▸ AIM:
Reproduce each of the lines word for word.

▸ AVAILABLE DATA:
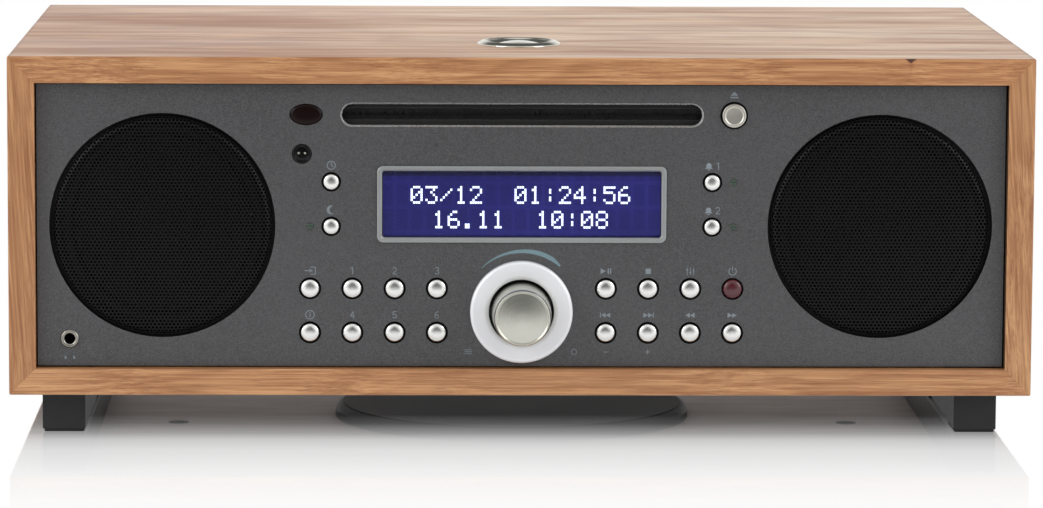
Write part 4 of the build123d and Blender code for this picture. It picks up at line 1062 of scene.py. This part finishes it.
def push_buttons():
    """All the push buttons, each on its own body."""
    for name in SIGNS:
        node = "button_" + name
        low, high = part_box(node)
        middle = (low + high) / 2
        radius = (high.x - low.x) / 2 / MM - 1.0
        face = (PANEL_Y - low.y) / MM
        reach = (high.y - PANEL_Y) / MM
        material = {"eject": "eject", "power": "power"}.get(name, "button")
        slot = "red_button" if name == "power" else "silver_button"
        place = at((middle.x, PANEL_Y, middle.z))
        turned = lathe(cap_profile(name, radius, face, reach), 72)
        made = piece(f"{node}_cap", *turned, material, node, place, slot, [node])
        # Painted shade: each cap's faces more than 0.7 mm behind the panel face are black, for the gap round the
        # button.
        darken_beyond(made, -0.7)


def snooze_parts():
    """Chrome ring and domed button in the top of the case."""
    low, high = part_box("snooze_ring")
    middle = (low + high) / 2
    radius = (high.x - low.x) / 2 / MM
    proud = (high.z - CASE_TOP) / MM
    depth = (CASE_TOP - low.z) / MM
    cap_low, cap_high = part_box("snooze_button")
    cap = (cap_high.x - cap_low.x) / 2 / MM
    cap_rim = (cap_high.z - CASE_TOP) / MM
    cap_depth = (CASE_TOP - cap_low.z) / MM
    hole = cap + 0.2
    ring = rounded([
        (0, 1.5 - depth), (hole, 1.5 - depth), (hole, proud - 2.4, 0.2), (radius - 3.0, proud - 1.1, 0.8),
        (radius - 2.0, proud, 0.5), (radius - 0.1, 0.35, 0.3), (radius, 0.1), (radius, 0),
        (radius - 2.6, 0), (radius - 2.6, -depth), (0, -depth)], 8)
    place = Matrix.Translation((middle.x, middle.y, CASE_TOP))
    piece("snooze_ring_turned", *lathe(ring, 160), "chrome", "case", place, "chrome", ["snooze_ring"])
    dome = [(cap * k / 8, cap_rim - 1.6 * (k / 8) ** 2) for k in range(9)]
    button = rounded([
        *dome, (cap, cap_rim - 3.9), (2, cap_rim - 3.9), (2, -cap_depth), (0, -cap_depth)], 8)
    piece("snooze_button_turned", *lathe(button, 144), "chrome", "snooze_button", place, "chrome", ["snooze_button"])


# ---------------------------------------------------------------- lenses and headphone socket

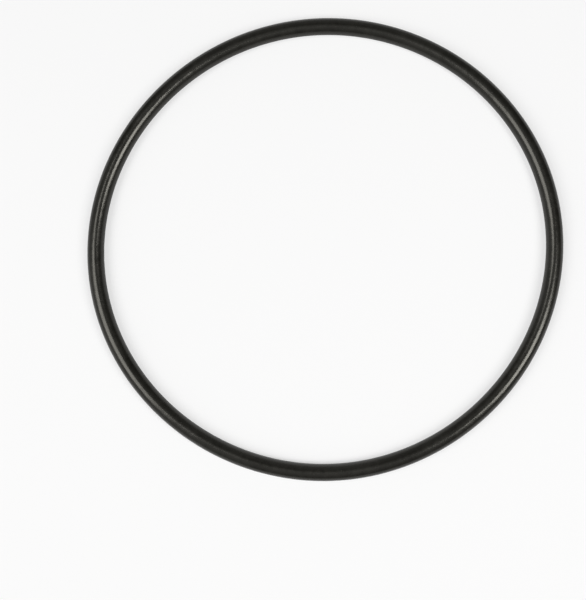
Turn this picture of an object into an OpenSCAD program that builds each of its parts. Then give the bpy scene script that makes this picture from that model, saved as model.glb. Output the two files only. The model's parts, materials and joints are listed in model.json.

▸ TASK RESULT:
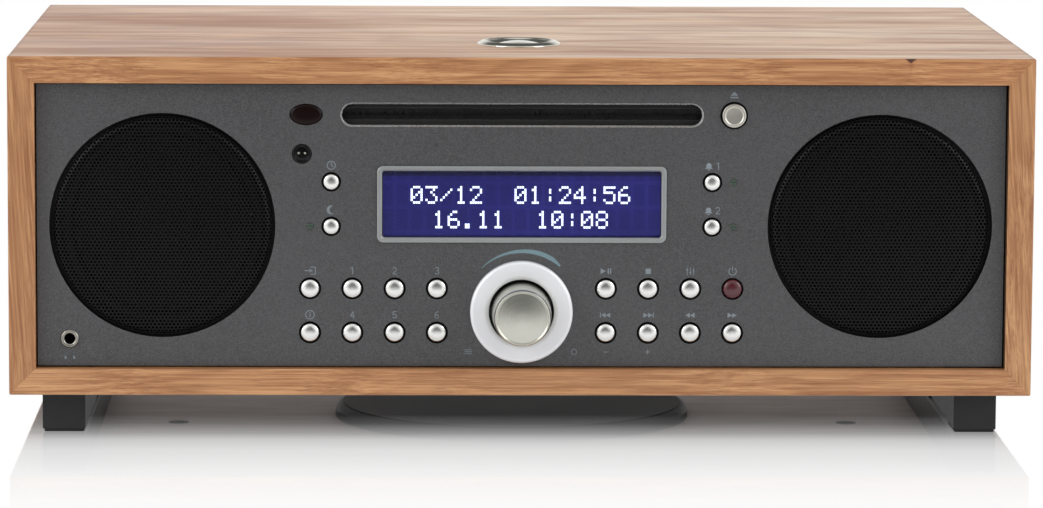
Write part 4 of the build123d and Blender code for this picture. It picks up at line 1062 of scene.py. This part finishes it.
def push_buttons():
    """All the push buttons, each on its own body."""
    for name in SIGNS:
        node = "button_" + name
        low, high = part_box(node)
        middle = (low + high) / 2
        radius = (high.x - low.x) / 2 / MM - 1.0
        face = (PANEL_Y - low.y) / MM
        reach = (high.y - PANEL_Y) / MM
        material = {"eject": "eject", "power": "power"}.get(name, "button")
        slot = "red_button" if name == "power" else "silver_button"
        place = at((middle.x, PANEL_Y, middle.z))
        turned = lathe(cap_profile(name, radius, face, reach), 72)
        made = piece(f"{node}_cap", *turned, material, node, place, slot, [node])
        # Painted shade: each cap's faces more than 0.7 mm behind the panel face are black, for the gap round the
        # button.
        darken_beyond(made, -0.7)


def snooze_parts():
    """Chrome ring and domed button in the top of the case."""
    low, high = part_box("snooze_ring")
    middle = (low + high) / 2
    radius = (high.x - low.x) / 2 / MM
    proud = (high.z - CASE_TOP) / MM
    depth = (CASE_TOP - low.z) / MM
    cap_low, cap_high = part_box("snooze_button")
    cap = (cap_high.x - cap_low.x) / 2 / MM
    cap_rim = (cap_high.z - CASE_TOP) / MM
    cap_depth = (CASE_TOP - cap_low.z) / MM
    hole = cap + 0.2
    ring = rounded([
        (0, 1.5 - depth), (hole, 1.5 - depth), (hole, proud - 2.4, 0.2), (radius - 3.0, proud - 1.1, 0.8),
        (radius - 2.0, proud, 0.5), (radius - 0.1, 0.35, 0.3), (radius, 0.1), (radius, 0),
        (radius - 2.6, 0), (radius - 2.6, -depth), (0, -depth)], 8)
    place = Matrix.Translation((middle.x, middle.y, CASE_TOP))
    piece("snooze_ring_turned", *lathe(ring, 160), "chrome", "case", place, "chrome", ["snooze_ring"])
    dome = [(cap * k / 8, cap_rim - 1.6 * (k / 8) ** 2) for k in range(9)]
    button = rounded([
        *dome, (cap, cap_rim - 3.9), (2, cap_rim - 3.9), (2, -cap_depth), (0, -cap_depth)], 8)
    piece("snooze_button_turned", *lathe(button, 144), "chrome", "snooze_button", place, "chrome", ["snooze_button"])


# ---------------------------------------------------------------- lenses and headphone socket

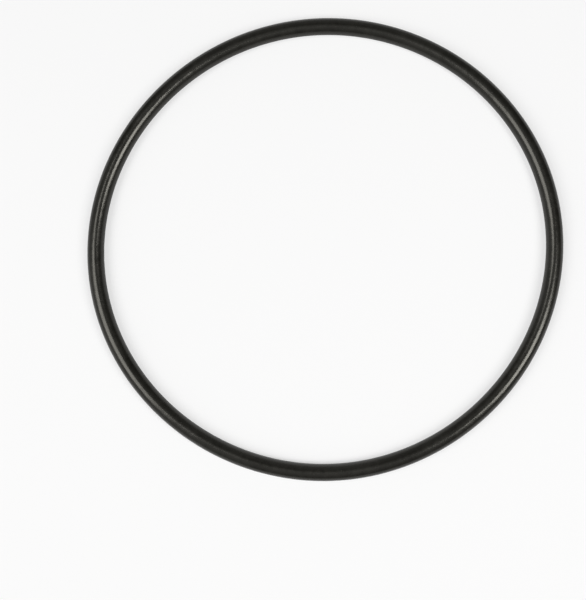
Turn this picture of an object into an OpenSCAD program that builds each of its parts. Then give the bpy scene script that makes this picture from that model, saved as model.glb. Output the two files only. The model's parts, materials and joints are listed in model.json.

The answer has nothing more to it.